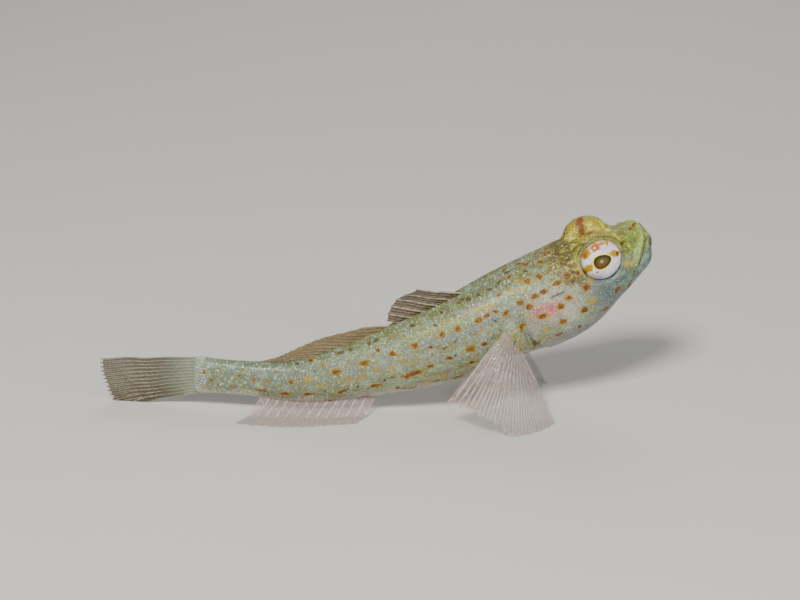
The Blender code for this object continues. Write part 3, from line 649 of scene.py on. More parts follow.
def anal(u, t):
    """The anal fin, pressed between the belly and the floor and laid out on the floor to the right."""
    s = ANAL_FRONT + (ANAL_REAR - ANAL_FRONT) * u
    root = body(s, pi, grow=-0.9)
    _, ahead, _, right = frame_one(s)
    reach = ANAL_LENGTH * (0.82 + 0.18 * sin(pi * u)) * t
    p = root + (right * 0.8 - ahead * 0.52) * reach[:, None]
    p[:, 2] = root[2] - (root[2] - SOLID_Z) * np.minimum(1.0, 1.9 * t) ** 0.8
    return p


def pelvic(u, t):
    """The sucking disc of the joined pelvic fins, from the breast down and back to the floor."""
    v = 2 * u - 1
    root = body(PELVIC_ROOT_S - 0.5 * abs(v), pi, grow=-0.9)
    rear_x = PELVIC_REAR_X + ORIGIN_SHIFT[0] + 2.4 * v**2
    fall = np.minimum(1.0, t / 0.74)
    x = root[0] + (rear_x - root[0]) * t
    y = root[1] + v * (1.5 + (PELVIC_HALF - 1.5) * np.minimum(1.0, 1.25 * t))
    rise = 1.1 * v**2 * np.sin(pi * np.minimum(1.0, t * 1.12))
    z = SOLID_Z + (root[2] - SOLID_Z) * (1 - fall**1.25) + rise
    return np.column_stack((x, y, np.maximum(z, SOLID_Z)))


def pectoral(side):
    """A breast fin propped on the floor."""
    spot, axes = fin_lobe(side)
    middle = frame_one(LOBE_S)[0]

    def point(u, t):
        root = spot + axes[1] * (FAN_TOP + (FAN_BOTTOM - FAN_TOP) * u) + axes[2] * 0.2
        swell = sin(pi * min(u, 1.0)) ** 0.8 if 0 < u < 1 else 0.0
        x = FAN_REAR[0] + (FAN_FRONT[0] - FAN_REAR[0]) * u**0.8 + ORIGIN_SHIFT[0]
        y = middle[1] - side * (FAN_REAR[1] + (FAN_FRONT[1] - FAN_REAR[1]) * u + FAN_SWELL * swell)
        z = FAN_REAR[2] + (FAN_FRONT[2] - FAN_REAR[2]) * min(1.0, 1.9 * u)
        p = root + (np.array((x, y, z)) - root) * t[:, None]
        bow = np.sin(pi * t) * (0.9 + 0.7 * swell)
        p += np.array((0.0, -side * 0.75, 0.35)) * bow[:, None]
        p[:, 2] -= t**6 * min(1.0, max(0.0, (u - 0.35) / 0.2))
        p[:, 2] = np.maximum(p[:, 2], SOLID_Z)
        return p

    return point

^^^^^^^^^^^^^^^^

== Task directions ==
Return all the data above once more, precisely as given.

== Completed task ==
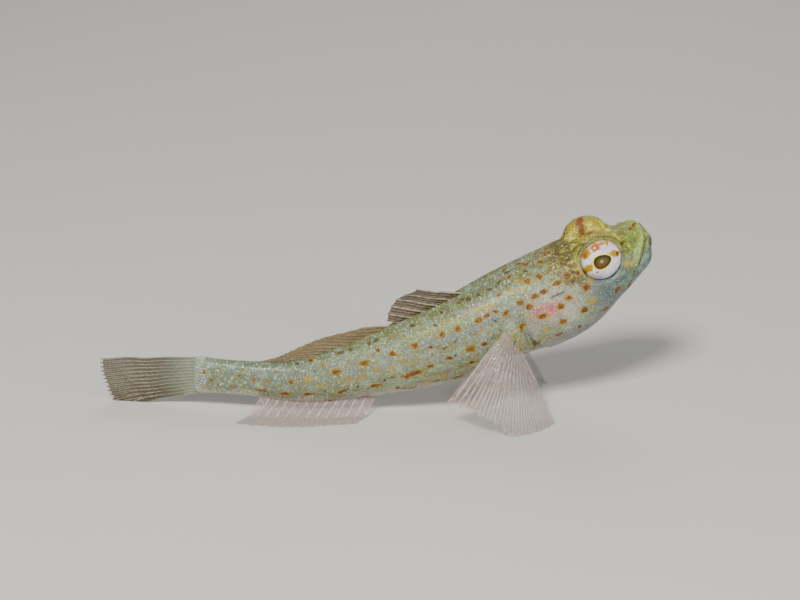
The Blender code for this object continues. Write part 3, from line 649 of scene.py on. More parts follow.
def anal(u, t):
    """The anal fin, pressed between the belly and the floor and laid out on the floor to the right."""
    s = ANAL_FRONT + (ANAL_REAR - ANAL_FRONT) * u
    root = body(s, pi, grow=-0.9)
    _, ahead, _, right = frame_one(s)
    reach = ANAL_LENGTH * (0.82 + 0.18 * sin(pi * u)) * t
    p = root + (right * 0.8 - ahead * 0.52) * reach[:, None]
    p[:, 2] = root[2] - (root[2] - SOLID_Z) * np.minimum(1.0, 1.9 * t) ** 0.8
    return p


def pelvic(u, t):
    """The sucking disc of the joined pelvic fins, from the breast down and back to the floor."""
    v = 2 * u - 1
    root = body(PELVIC_ROOT_S - 0.5 * abs(v), pi, grow=-0.9)
    rear_x = PELVIC_REAR_X + ORIGIN_SHIFT[0] + 2.4 * v**2
    fall = np.minimum(1.0, t / 0.74)
    x = root[0] + (rear_x - root[0]) * t
    y = root[1] + v * (1.5 + (PELVIC_HALF - 1.5) * np.minimum(1.0, 1.25 * t))
    rise = 1.1 * v**2 * np.sin(pi * np.minimum(1.0, t * 1.12))
    z = SOLID_Z + (root[2] - SOLID_Z) * (1 - fall**1.25) + rise
    return np.column_stack((x, y, np.maximum(z, SOLID_Z)))


def pectoral(side):
    """A breast fin propped on the floor."""
    spot, axes = fin_lobe(side)
    middle = frame_one(LOBE_S)[0]

    def point(u, t):
        root = spot + axes[1] * (FAN_TOP + (FAN_BOTTOM - FAN_TOP) * u) + axes[2] * 0.2
        swell = sin(pi * min(u, 1.0)) ** 0.8 if 0 < u < 1 else 0.0
        x = FAN_REAR[0] + (FAN_FRONT[0] - FAN_REAR[0]) * u**0.8 + ORIGIN_SHIFT[0]
        y = middle[1] - side * (FAN_REAR[1] + (FAN_FRONT[1] - FAN_REAR[1]) * u + FAN_SWELL * swell)
        z = FAN_REAR[2] + (FAN_FRONT[2] - FAN_REAR[2]) * min(1.0, 1.9 * u)
        p = root + (np.array((x, y, z)) - root) * t[:, None]
        bow = np.sin(pi * t) * (0.9 + 0.7 * swell)
        p += np.array((0.0, -side * 0.75, 0.35)) * bow[:, None]
        p[:, 2] -= t**6 * min(1.0, max(0.0, (u - 0.35) / 0.2))
        p[:, 2] = np.maximum(p[:, 2], SOLID_Z)
        return p

    return point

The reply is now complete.